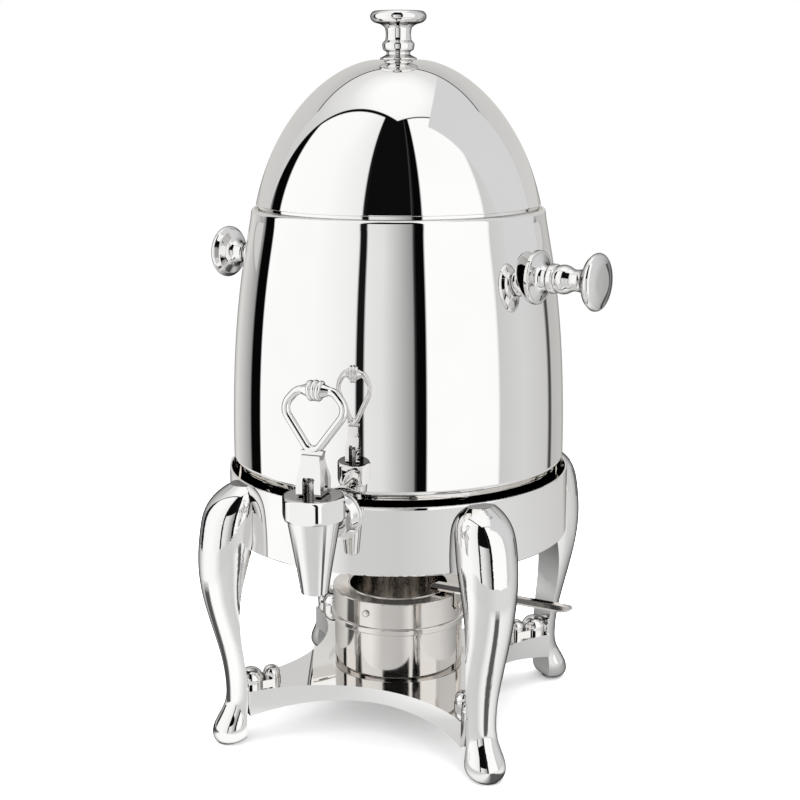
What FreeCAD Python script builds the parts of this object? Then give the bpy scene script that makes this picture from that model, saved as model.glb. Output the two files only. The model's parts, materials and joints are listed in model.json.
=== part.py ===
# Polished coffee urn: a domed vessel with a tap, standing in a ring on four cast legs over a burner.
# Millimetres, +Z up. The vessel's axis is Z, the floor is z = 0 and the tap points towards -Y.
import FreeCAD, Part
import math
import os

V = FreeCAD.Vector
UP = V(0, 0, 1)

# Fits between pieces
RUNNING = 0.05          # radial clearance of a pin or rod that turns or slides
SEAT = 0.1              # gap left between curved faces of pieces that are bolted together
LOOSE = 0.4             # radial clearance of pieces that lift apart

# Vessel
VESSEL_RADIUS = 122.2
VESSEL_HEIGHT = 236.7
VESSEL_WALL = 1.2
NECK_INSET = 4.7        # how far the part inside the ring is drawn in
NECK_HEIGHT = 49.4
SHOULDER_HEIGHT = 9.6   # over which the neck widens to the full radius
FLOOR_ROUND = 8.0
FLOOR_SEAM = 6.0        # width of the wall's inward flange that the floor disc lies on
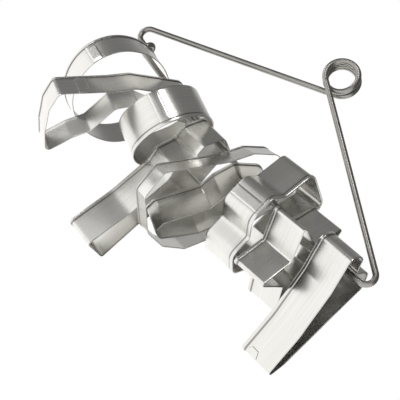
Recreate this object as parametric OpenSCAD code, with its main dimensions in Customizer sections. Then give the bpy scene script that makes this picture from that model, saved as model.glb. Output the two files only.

▶ _GIVEN INSTRUCTION_: Everything from the first line above up to and including the line that contains "UP = V(0, 0, 1)" should be printed exactly; please print only that.

▶ _THE RESPONSE_:
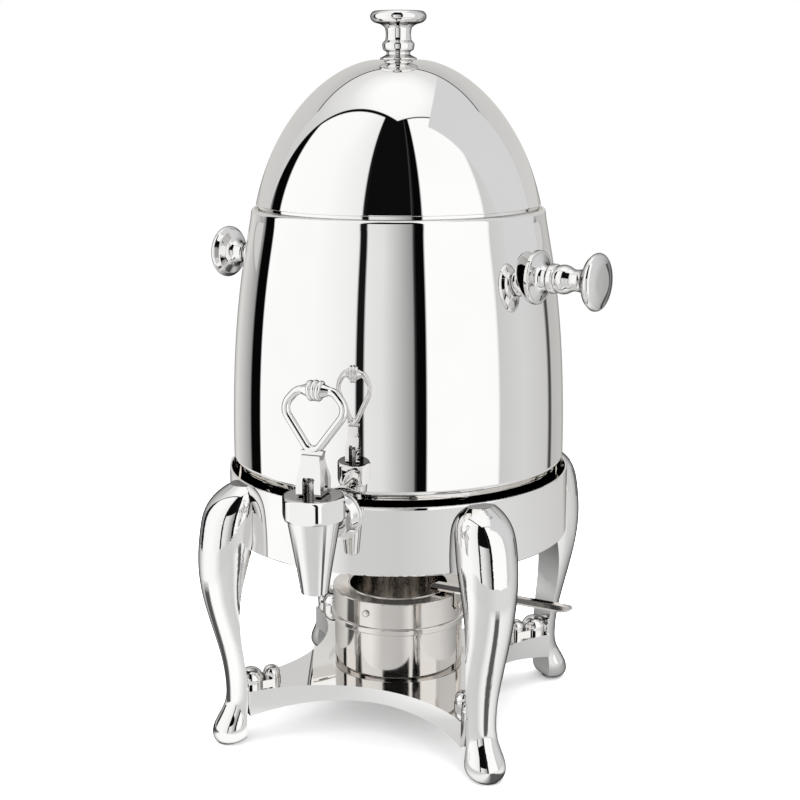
What FreeCAD Python script builds the parts of this object? Then give the bpy scene script that makes this picture from that model, saved as model.glb. Output the two files only. The model's parts, materials and joints are listed in model.json.
=== part.py ===
# Polished coffee urn: a domed vessel with a tap, standing in a ring on four cast legs over a burner.
# Millimetres, +Z up. The vessel's axis is Z, the floor is z = 0 and the tap points towards -Y.
import FreeCAD, Part
import math
import os

V = FreeCAD.Vector
UP = V(0, 0, 1)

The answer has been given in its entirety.